═════ INFORMATION SHOWN ═════

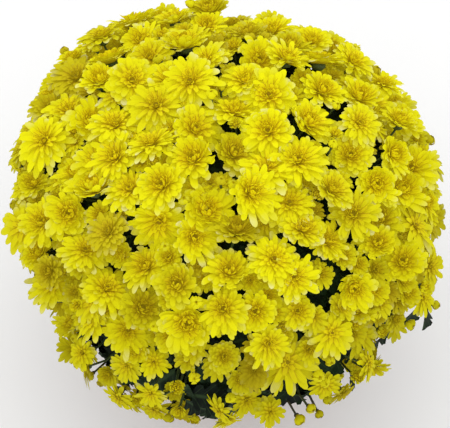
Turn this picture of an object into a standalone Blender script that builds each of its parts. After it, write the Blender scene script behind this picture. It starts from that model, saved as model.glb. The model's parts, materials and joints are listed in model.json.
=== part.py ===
"""A pot chrysanthemum in full bloom: four branching plants in a plain round pot, with one dome of double flowers.

Every object stands at its real size, in metres, +Z up, with the origin in the middle of the pot's underside.
"""

import math
import random

import bmesh
import bpy
import numpy as np
from mathutils import Matrix, Vector
from mathutils.geometry import delaunay_2d_cdt

SEED = 11
GOLDEN_ANGLE = math.pi * (3 - math.sqrt(5))
SEAT_GAP = 0.0003  # left between pieces that rest on each other

# Pot: tapered, with a band round its rim and holes in its floor
POT_SIDES = 28
POT_HEIGHT = 0.165
POT_RIM_RADIUS = 0.108
POT_BASE_RADIUS = 0.078
POT_WALL = 0.0028
POT_FLOOR = 0.0034
RIM_BAND_HEIGHT = 0.024
RIM_BAND_STEP = 0.0036
BASE_BEVEL = 0.004
DRAIN_COUNT = 5
DRAIN_RADIUS = 0.0065
DRAIN_CIRCLE = 0.052

# Potting soil, filling the pot to just under its rim
SOIL_TOP = 0.150
SOIL_CROWN = 0.004  # how far the middle is heaped above the edge
HOLE_DEPTH = 0.034

# Dome of blooms: half an ellipsoid above its widest line, and a deeper turned-in skirt below it
DOME_CENTRE = Vector((0, 0, 0.246))
DOME_RADIUS = 0.205  # to where the petals leave the calyx
DOME_RISE = 0.176
DOME_DROP = 0.158
DOME_LOWEST = math.radians(-35)  # latitude of the lowest blooms
SKIRT_MARGIN = math.radians(6)  # how far the cores reach below them
CORE_TOP = 0.945  # share of the dome's size at which the stalks leave the spray's core
CORE_BOTTOM = 0.915

# Sprays and blooms
SPRAY_COUNT = 36
BLOOM_COUNT = 286
BLOOM_JITTER = 0.30
SPRAY_BORDER = 0.030  # least distance from a bloom to its spray's edge, on a dome of radius 1
SPRAY_CLEARANCE = 0.0015
LIGHT_PULL = 0.5  # how far blooms turn up, towards the light
AXIS_JITTER = 0.13
EASING = 0.2  # share of its crowding that a bloom gives way by at each easing step
EASING_STEPS = 40
DEPTH_JITTER = 0.003
PETALS = 6  # in each of the two layers
BLOOM_RADIUS_MAX = 0.0215
BLOOM_RADIUS_MIN = 0.0125
BLOOM_GAP = 0.0006
STALK_RADIUS = 0.017  # on a dome of radius 1
PETAL_RISE = 0.42  # a petal tip's height over its distance from the axis
NOTCH_REACH = 0.76
NOTCH_RISE = 0.20
INNER_REACH = 0.58
INNER_RISE = 0.64
EYE_RISE = 0.44

# Four plants, each a short trunk that branches to its own quarter of the sprays
PLANT_COUNT = 4
PLANT_CIRCLE = 0.036
TRUNK_RADIUS = 0.0052
TRUNK_SIDES = 6
TRUNK_FORK = SOIL_TOP + 0.012  # where the lowest branch leaves the trunk
TRUNK_TOP = SOIL_TOP + 0.070
BRANCH_RADIUS = 0.0024
BRANCH_SIDES = 3
BRANCH_STEPS = 3
BRANCH_CLEARANCE = 0.0008
LEAF_LENGTH = 0.050
LEAF_THICKNESS = 0.0009
LEAF_ALONG = 0.45  # where a leaf leaves the last step of its branch
LEAF_ARCH = 0.16
LEAF_FOLD = 0.06
# Right half of the lobed outline: (distance along the rib, distance from it), as shares of the length
LEAF_HALF = ((0.00, 0.035), (0.30, 0.050), (0.45, 0.340), (0.60, 0.140), (0.80, 0.260))
LEAF_MIDDLE = (0.58, 0.0)


def clear_scene():
    for obj in list(bpy.data.objects):
        bpy.data.objects.remove(obj, do_unlink=True)


def material(name, colour, roughness):
    made = bpy.data.materials.new(name)
    made.use_nodes = True
    shader = made.node_tree.nodes["Principled BSDF"]
    shader.inputs["Base Color"].default_value = (*colour, 1)
    shader.inputs["Roughness"].default_value = roughness
    shader.inputs["Metallic"].default_value = 0
    made.diffuse_color = (*colour, 1)
    return made


def linked(name, mesh, finish):
    """An object of this finish in the scene, from a bmesh that has its faces turned outwards and is then freed."""
    bmesh.ops.recalc_face_normals(mesh, faces=mesh.faces)
    data = bpy.data.meshes.new(name)
    mesh.to_mesh(data)
    mesh.free()
    data.materials.append(finish)
    obj = bpy.data.objects.new(name, data)
    bpy.context.scene.collection.objects.link(obj)
    return obj


def object_from(name, points, faces, finish):
    mesh = bmesh.new()
    corners = [mesh.verts.new(p) for p in points]
    for face in faces:
        mesh.faces.new([corners[i] for i in face])
    return linked(name, mesh, finish)


def combine(target, parts, operation):
    """Applies one Boolean of all the parts to the target, then removes the parts."""
    group = bpy.data.collections.new(target.name + "_parts")
    for part in parts:
        group.objects.link(part)
    boolean = target.modifiers.new(operation, "BOOLEAN")
    boolean.operation = operation
    boolean.operand_type = "COLLECTION"
    boolean.collection = group
    graph = bpy.context.evaluated_depsgraph_get()
    result = bpy.data.meshes.new_from_object(target.evaluated_get(graph))
    target.modifiers.clear()
    target.data = result
    for part in parts:
        bpy.data.objects.remove(part, do_unlink=True)
    bpy.data.collections.remove(group)


def smooth(obj):
    """Shades the round faces smooth and leaves the sharp edges sharp."""
    obj.data.shade_smooth()
    obj.data.set_sharp_from_angle(angle=math.radians(35))


def shells(mesh):
    """The mesh's separate bodies, each as a list of its faces."""
    left, found = set(mesh.faces), []
    while left:
        body, edge = [], [left.pop()]
        while edge:
            face = edge.pop()
            body.append(face)
            near = {other for side in face.edges for other in side.link_faces} & left
            left -= near
            edge.extend(near)
        found.append(body)
    return found


def keep_largest(obj):
    """Drops the crumbs and sealed hollows that a union leaves beside the body itself."""
    mesh = bmesh.new()
    mesh.from_mesh(obj.data)
    bodies = sorted(shells(mesh), key=lambda body: sum(face.calc_area() for face in body))
    for body in bodies[:-1]:
        bmesh.ops.delete(mesh, geom=body, context="FACES")
    mesh.to_mesh(obj.data)
    mesh.free()


def turned(name, profile, sides, finish):
    """A solid of revolution: profile is its (radius, height) points, from the bottom of the axis to its top."""
    mesh = bmesh.new()
    points = [mesh.verts.new((radius, 0, height)) for radius, height in profile]
    edges = [mesh.edges.new(pair) for pair in zip(points, points[1:])]
    axis = {"cent": (0, 0, 0), "axis": (0, 0, 1), "angle": math.tau, "steps": sides}
    bmesh.ops.spin(mesh, geom=points + edges, use_merge=True, **axis)
    bmesh.ops.remove_doubles(mesh, verts=mesh.verts, dist=0.00001)
    return linked(name, mesh, finish)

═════

- [EXERCISE DETAILS]
Reprint the data above from the opening line to the line holding "DRAIN_CIRCLE = 0.052", inclusive, and nothing else.

- [CORRECT OUTPUT]
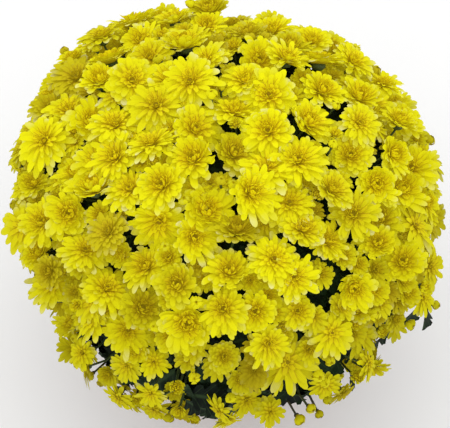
Turn this picture of an object into a standalone Blender script that builds each of its parts. After it, write the Blender scene script behind this picture. It starts from that model, saved as model.glb. The model's parts, materials and joints are listed in model.json.
=== part.py ===
"""A pot chrysanthemum in full bloom: four branching plants in a plain round pot, with one dome of double flowers.

Every object stands at its real size, in metres, +Z up, with the origin in the middle of the pot's underside.
"""

import math
import random

import bmesh
import bpy
import numpy as np
from mathutils import Matrix, Vector
from mathutils.geometry import delaunay_2d_cdt

SEED = 11
GOLDEN_ANGLE = math.pi * (3 - math.sqrt(5))
SEAT_GAP = 0.0003  # left between pieces that rest on each other

# Pot: tapered, with a band round its rim and holes in its floor
POT_SIDES = 28
POT_HEIGHT = 0.165
POT_RIM_RADIUS = 0.108
POT_BASE_RADIUS = 0.078
POT_WALL = 0.0028
POT_FLOOR = 0.0034
RIM_BAND_HEIGHT = 0.024
RIM_BAND_STEP = 0.0036
BASE_BEVEL = 0.004
DRAIN_COUNT = 5
DRAIN_RADIUS = 0.0065
DRAIN_CIRCLE = 0.052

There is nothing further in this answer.